=== Records supplied ===

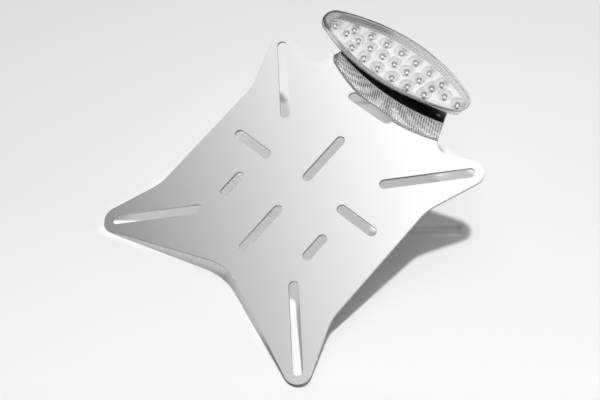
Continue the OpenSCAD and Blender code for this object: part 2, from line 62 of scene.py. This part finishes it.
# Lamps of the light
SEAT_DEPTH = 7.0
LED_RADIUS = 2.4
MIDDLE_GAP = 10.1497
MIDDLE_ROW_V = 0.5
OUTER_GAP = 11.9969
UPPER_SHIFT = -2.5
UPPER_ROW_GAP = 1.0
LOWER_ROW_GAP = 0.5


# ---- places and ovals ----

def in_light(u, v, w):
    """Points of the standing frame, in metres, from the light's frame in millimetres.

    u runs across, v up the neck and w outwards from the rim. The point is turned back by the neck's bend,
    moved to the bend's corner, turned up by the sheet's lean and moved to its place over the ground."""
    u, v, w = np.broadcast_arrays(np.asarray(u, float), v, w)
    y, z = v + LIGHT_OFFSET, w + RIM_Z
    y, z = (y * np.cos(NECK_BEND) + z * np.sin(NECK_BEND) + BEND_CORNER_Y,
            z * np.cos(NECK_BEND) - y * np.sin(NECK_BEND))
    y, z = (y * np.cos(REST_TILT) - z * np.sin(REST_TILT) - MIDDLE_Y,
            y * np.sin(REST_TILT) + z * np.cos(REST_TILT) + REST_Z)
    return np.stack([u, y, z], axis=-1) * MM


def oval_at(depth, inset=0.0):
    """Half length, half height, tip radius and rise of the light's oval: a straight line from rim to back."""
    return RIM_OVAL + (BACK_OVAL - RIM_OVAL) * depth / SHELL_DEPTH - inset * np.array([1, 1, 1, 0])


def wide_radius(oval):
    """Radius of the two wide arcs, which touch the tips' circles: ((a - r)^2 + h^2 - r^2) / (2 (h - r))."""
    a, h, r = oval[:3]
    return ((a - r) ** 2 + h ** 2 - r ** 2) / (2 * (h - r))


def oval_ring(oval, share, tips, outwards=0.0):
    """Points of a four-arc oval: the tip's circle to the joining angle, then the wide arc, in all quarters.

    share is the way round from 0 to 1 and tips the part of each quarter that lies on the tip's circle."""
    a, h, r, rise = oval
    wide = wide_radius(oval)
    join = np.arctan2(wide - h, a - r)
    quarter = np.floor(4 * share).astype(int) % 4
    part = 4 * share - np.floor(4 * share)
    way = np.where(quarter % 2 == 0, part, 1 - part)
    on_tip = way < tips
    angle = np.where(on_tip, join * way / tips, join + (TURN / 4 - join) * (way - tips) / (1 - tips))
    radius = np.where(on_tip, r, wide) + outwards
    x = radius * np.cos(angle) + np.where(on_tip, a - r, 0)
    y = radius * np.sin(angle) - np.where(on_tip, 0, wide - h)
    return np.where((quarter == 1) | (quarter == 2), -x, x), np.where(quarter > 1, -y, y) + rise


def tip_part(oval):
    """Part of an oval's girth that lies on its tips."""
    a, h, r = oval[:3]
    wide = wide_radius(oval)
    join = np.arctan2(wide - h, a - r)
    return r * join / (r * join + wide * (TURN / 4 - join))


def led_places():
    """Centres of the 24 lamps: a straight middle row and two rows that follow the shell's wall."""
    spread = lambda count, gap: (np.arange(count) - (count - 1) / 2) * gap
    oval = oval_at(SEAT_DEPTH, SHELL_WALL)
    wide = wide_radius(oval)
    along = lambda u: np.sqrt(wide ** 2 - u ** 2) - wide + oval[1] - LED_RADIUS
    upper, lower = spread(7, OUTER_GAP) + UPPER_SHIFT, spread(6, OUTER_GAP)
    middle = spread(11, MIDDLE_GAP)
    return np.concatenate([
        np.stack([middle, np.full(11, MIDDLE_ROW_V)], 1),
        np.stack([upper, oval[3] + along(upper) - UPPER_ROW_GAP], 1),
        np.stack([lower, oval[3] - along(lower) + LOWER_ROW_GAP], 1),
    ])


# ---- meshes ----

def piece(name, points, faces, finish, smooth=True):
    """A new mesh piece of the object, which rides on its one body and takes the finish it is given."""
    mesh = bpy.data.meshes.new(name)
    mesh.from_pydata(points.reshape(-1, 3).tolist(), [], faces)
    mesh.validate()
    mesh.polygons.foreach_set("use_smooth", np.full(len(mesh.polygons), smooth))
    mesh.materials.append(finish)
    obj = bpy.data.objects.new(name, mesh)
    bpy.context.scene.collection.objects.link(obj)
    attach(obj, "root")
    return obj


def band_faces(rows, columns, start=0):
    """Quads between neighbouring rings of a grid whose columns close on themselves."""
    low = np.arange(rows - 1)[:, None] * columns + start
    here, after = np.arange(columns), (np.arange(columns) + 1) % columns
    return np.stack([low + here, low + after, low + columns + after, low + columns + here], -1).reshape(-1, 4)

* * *

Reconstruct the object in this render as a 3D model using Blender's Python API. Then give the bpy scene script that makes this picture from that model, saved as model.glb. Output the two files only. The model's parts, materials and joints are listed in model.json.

=== Stated task ===
Pull every line containing "materials" out of the records.

=== Answer ===
    mesh.materials.append(finish)
Reconstruct the object in this render as a 3D model using Blender's Python API. Then give the bpy scene script that makes this picture from that model, saved as model.glb. Output the two files only. The model's parts, materials and joints are listed in model.json.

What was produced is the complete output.